After my grandma was gone I thought, for a short time, that MAYBE we'd remain as close as we were at that time. There's that time afterward where you try to support everybody. That's long gone though. Nobody really needs it anymore. Not the same way they did.
On the other side of the family I thought I might have made a little progress on actually being included in the family in general. I don't know why I thought that. It's rarely been true. I have to force myself in to most things there. I realized I'm just not welcome in certain situations. Effort is made for the sake of obligation, being my father's only child and all. But I don't really count. I'm extra. I'm "oh yeah....her." Dad and I get along just fine and it seems we'll have a lot of awesome baseball to talk about this summer.

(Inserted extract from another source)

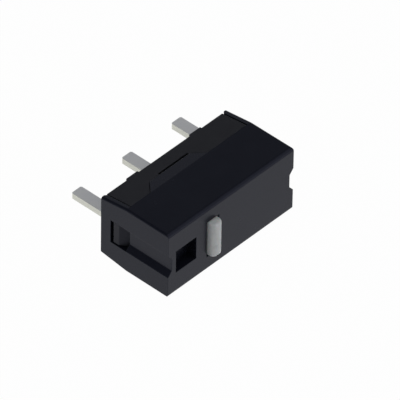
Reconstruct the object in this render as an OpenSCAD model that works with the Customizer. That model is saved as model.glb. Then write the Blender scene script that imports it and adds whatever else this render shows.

Man, I used to get so excited for holidays and summers and seeing people. Is it just a part of growing up? It's not for everybody. I see people post pictures of fun times with their families. Dinners, games, outings. People are proud of their siblings; they make time for each other. I only have step-siblings so we're not really in to what the others are doing. Though funnily enough, we have known each other since we were very small. It didn't really make a difference since I didn't know who they were until I saw a picture of us together as wee people.
So, basically, we're all separate units. It's not the way it ought to be but it's the way it has to be.
I feel like once I'm a grown up I can leave it all behind. Not sure when THAT is supposed to happen... I'm a late bloomer. But there are still people who care even though we don't see each other often. I won't abandon those for the sake of the rest.

Does this all stem from creating a wedding guest list? Largely. Jesus. Why isn't there a solution!?